Postby chekoli. » Thu Aug 30, 2012 3:10 pm

Dear 'friends'

What just happened?! I thought I had a whole group of friends, somewhere i finally fit in, somewhere I could be myself. Then I find out from my other friend that none of you actually like me?! Like, what?! I talked to you guys, I dated a lucky few, and now you all hate me?! Sorry, WHAT? All I hear is that my two friends (who, one of them said she hated you all anyway) were going to the fair with you. I was invited by my friend, and then all of a sudden the one who apparently planned it says I can't go. GUESS WHAT, BUB. I CAN GO TO A FAIR IF I WANT. It's this magic thing called OPEN TO THE PUBLIC! So if I even went to the fair, none of you would even talk to me?! No, of course not. You all have ruined my life. I cry myself to sleep every night. I literally have 3 FREAKING FRIENDS that go to this school now. I literally sit to myself and wonder what I did. Apparently its because Ive changed. Whats changed?! Can someone please tell me?! Because I can't see anything thats changed!
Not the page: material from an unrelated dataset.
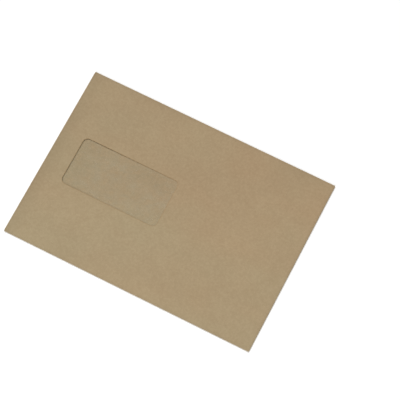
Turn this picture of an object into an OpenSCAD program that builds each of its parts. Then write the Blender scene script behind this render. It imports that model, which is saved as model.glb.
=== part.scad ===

I'm the same old me! Its you thats changed. I LITERALLY AM IN A DEPRESSION RIGHT NOW. I can barely stand to look myself in the mirror because I have no friends. I can't talk to my father about it, and I can barely talk to my father at all! Do you realize you sent my whole life into a headspin?! I can't understand! What did I ever do?! Can you even imagine what you did to me? I HATE myself. I ask God every night what I did to deserve this horrible life I have, because if you heard my whole story, you'd be CRYING FOR ME. And then begging for forgiveness.

No love,
Me.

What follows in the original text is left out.